To push myself to think outside of the box, and outside of my room, I decided to venture to a different part of the house to take the series with the pink sweater. I have to say, I am pretty proud of myself for actually taking on two series in one week. I even did some shots in a different outfit with the same location, but I decided I didn’t like any of them enough to post them. I decided the original thought was best.
As daunting as it seems, eventually I’m going to need to do this in public places. The more I can get comfortable with practicing changing my scenery with each shoot, the more I will get used to the idea that eventually I’m going to need to leave my house and do this in front of other humans while hopefully not looking like too much of an idiot. Also at this point, I’m still trying to figure out how to pose my body. It’s been awhile since I’ve needed to be conscious about different poses and not just smiling for a quick snapshot with friends.
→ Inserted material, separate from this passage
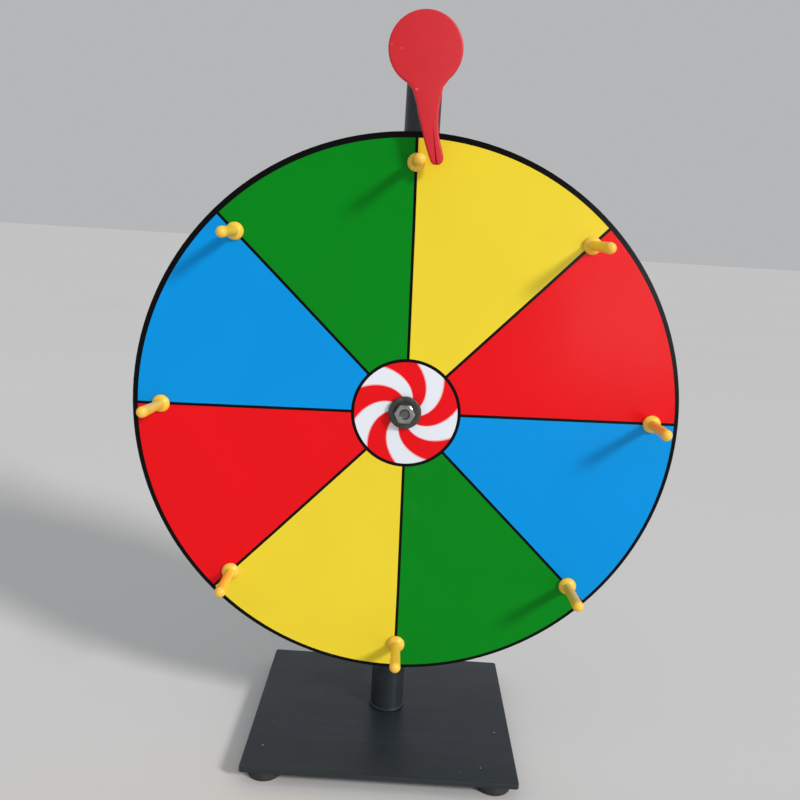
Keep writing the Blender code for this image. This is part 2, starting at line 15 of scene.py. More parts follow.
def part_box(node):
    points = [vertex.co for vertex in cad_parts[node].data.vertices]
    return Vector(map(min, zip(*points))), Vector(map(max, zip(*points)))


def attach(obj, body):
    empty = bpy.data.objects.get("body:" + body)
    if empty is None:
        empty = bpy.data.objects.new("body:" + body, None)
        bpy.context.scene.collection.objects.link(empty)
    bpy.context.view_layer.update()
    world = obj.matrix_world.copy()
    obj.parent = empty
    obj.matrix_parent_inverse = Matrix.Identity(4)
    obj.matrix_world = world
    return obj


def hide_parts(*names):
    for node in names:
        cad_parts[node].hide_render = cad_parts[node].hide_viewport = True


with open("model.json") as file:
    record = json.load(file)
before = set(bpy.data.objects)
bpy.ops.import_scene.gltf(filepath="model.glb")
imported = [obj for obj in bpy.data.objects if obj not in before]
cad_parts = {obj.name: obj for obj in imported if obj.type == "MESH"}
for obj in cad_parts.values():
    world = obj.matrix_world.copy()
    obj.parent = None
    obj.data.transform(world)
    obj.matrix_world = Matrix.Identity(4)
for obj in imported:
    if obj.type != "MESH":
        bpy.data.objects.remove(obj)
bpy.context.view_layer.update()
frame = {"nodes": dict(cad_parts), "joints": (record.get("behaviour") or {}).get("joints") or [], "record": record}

I would also like to add, I only edit my photos to deal with color corrections. I don’t do any sort of air brush or changing body parts because I think that only adds to the idea that we are never good enough, and we need to force ourselves to meet ridiculous beauty standards. Occasionally I’ll get rid of a small blemish, but usually I don’t even do that. I have a small bump on my nose and when I’ve modeled in the past, I’ve definitely have had other photographers take it out. I am fine with my nose, but for a long time I was always very self-conscious about it and when photographers would edit my face, it would reinforce this idea that I would be “better” without out it, and I felt that the person in the photo is not really me.
Despite being body self-conscious, I want to continue to push myself. The next week I took full body photos where I was wearing tight leggings and a sweater exposing my stomach. To produce the best the image, I tried to pose differently and be aware about the way the clothing would cling to certain parts of my body. It was also very windy and cold this day, and so I’m reminded that dealing with natural elements is an additional challenge. I’m having to re-learn so many things. Another of them being: how to use my scenery to the fullest while also trying to pay more attention to the artistic integrity of the image and to focus less on how “in X image you can see my stomach rolling over the top of my leggings.”
My goal is to have my pictures feel like they’re telling a story whether fact or fiction. I like to leave a part of the story up to interpretation by the viewer, but it can be a pleasant surprise when people see what I see or even when someone feels moved by something that I may not be thrilled about. I’m treating each series as a healthy challenge for my creative growth. I also want the be a better writer. For me this is not only about confronting my desire to produce visually stunning images but also to challenge and grow as a writer. Overall, I’m pretty satisfied with my progression. I have aspects of what I like and dislike in each picture, and I’m also learning a formula for my self portraits and trying to develop a certain style within them besides my already existing photographic style. I’m excited for the weeks to come and the different ideas that I will get to play with. So far so good.